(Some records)
-------

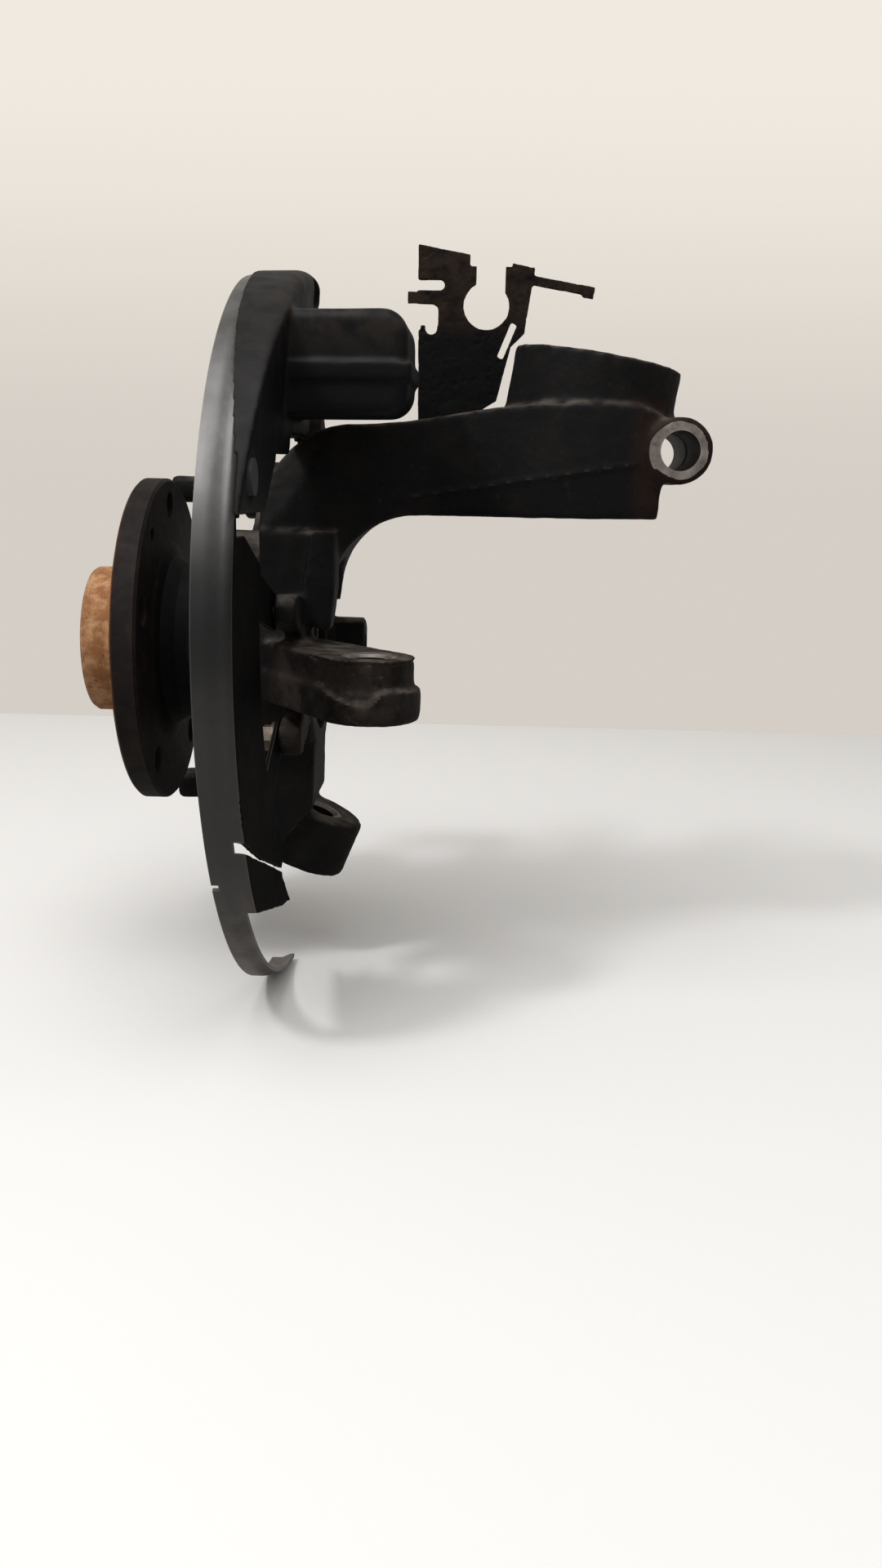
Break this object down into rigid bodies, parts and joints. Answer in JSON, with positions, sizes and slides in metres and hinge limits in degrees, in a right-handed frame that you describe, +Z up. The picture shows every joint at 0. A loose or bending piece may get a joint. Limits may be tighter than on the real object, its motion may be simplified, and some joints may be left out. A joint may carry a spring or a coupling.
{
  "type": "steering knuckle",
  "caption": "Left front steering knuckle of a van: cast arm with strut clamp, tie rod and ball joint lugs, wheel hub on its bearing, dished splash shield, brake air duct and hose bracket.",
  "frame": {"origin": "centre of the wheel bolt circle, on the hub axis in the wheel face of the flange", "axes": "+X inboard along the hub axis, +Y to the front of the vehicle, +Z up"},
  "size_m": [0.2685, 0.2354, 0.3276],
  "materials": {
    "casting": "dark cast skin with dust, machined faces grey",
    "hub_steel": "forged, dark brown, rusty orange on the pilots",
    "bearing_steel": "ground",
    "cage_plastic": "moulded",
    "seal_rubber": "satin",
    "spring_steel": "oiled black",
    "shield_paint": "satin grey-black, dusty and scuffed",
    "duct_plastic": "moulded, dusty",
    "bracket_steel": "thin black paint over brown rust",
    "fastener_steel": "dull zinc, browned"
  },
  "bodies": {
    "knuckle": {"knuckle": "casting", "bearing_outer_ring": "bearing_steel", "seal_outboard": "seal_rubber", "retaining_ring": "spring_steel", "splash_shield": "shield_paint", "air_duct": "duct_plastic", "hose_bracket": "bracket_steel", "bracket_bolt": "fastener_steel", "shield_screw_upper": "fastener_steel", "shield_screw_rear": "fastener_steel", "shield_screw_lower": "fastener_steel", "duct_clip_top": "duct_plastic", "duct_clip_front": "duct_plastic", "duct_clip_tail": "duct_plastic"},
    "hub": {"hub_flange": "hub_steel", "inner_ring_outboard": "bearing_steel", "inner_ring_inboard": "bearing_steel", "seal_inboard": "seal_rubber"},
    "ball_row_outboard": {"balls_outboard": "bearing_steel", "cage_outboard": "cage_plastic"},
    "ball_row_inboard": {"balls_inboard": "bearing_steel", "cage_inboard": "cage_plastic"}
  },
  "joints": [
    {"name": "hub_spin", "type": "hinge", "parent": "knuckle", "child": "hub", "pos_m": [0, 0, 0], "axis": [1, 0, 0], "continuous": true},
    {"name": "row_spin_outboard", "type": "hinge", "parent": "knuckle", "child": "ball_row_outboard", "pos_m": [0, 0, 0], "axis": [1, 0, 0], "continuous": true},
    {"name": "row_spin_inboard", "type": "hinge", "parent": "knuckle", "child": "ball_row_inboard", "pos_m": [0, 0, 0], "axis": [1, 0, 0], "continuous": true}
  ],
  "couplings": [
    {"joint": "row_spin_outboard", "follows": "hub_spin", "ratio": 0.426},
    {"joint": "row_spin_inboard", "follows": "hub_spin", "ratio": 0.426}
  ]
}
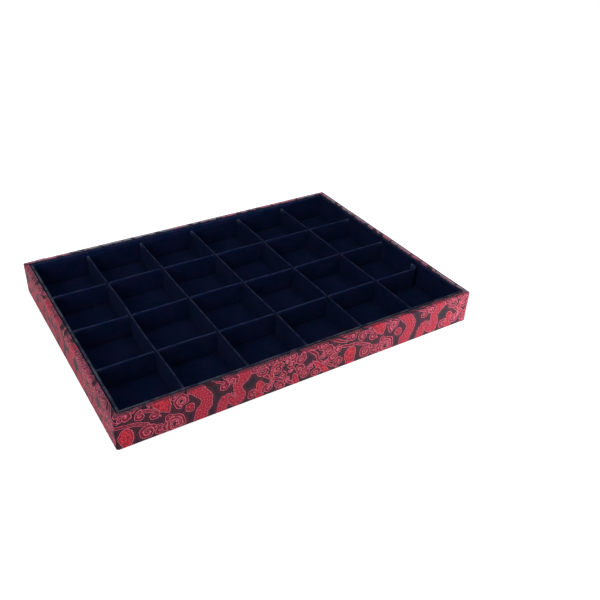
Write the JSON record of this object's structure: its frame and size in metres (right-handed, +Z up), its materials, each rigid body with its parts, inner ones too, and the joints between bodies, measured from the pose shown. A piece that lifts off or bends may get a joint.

-------

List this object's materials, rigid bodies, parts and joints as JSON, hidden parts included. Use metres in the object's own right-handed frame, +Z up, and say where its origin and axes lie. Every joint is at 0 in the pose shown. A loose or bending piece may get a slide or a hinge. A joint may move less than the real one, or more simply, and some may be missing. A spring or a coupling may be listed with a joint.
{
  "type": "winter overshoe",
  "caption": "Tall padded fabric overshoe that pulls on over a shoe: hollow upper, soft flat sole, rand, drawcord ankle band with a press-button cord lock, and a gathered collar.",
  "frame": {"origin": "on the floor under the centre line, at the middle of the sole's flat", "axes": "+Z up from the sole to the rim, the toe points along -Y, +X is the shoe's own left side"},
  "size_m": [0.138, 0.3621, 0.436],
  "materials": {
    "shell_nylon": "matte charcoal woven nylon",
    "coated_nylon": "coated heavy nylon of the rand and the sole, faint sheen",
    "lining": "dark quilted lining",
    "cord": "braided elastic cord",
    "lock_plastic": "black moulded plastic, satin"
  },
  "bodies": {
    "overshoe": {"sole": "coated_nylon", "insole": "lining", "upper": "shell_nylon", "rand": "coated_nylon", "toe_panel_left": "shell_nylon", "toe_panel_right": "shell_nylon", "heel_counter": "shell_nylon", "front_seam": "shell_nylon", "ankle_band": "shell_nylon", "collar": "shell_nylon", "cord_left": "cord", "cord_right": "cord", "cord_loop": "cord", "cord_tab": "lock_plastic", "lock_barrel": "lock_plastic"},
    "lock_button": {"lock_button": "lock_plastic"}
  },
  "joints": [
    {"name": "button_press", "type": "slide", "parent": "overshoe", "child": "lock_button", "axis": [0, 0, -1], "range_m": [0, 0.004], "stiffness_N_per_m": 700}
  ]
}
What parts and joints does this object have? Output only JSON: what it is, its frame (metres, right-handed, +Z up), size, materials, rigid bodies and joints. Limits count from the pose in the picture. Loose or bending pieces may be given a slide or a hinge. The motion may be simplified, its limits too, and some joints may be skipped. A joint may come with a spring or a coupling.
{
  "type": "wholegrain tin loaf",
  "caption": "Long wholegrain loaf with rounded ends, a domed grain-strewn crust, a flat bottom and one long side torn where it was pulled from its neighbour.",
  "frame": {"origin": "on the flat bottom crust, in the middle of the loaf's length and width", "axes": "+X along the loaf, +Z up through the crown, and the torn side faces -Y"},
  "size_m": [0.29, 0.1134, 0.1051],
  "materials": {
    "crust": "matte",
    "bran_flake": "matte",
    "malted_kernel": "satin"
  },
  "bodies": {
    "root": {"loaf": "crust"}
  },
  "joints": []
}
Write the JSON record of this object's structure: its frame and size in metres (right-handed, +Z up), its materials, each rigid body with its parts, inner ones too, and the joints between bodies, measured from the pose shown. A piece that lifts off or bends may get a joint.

-------

Your goal →
Count every line in the listing above that holds "bending", then report only the count.

Full solution →
3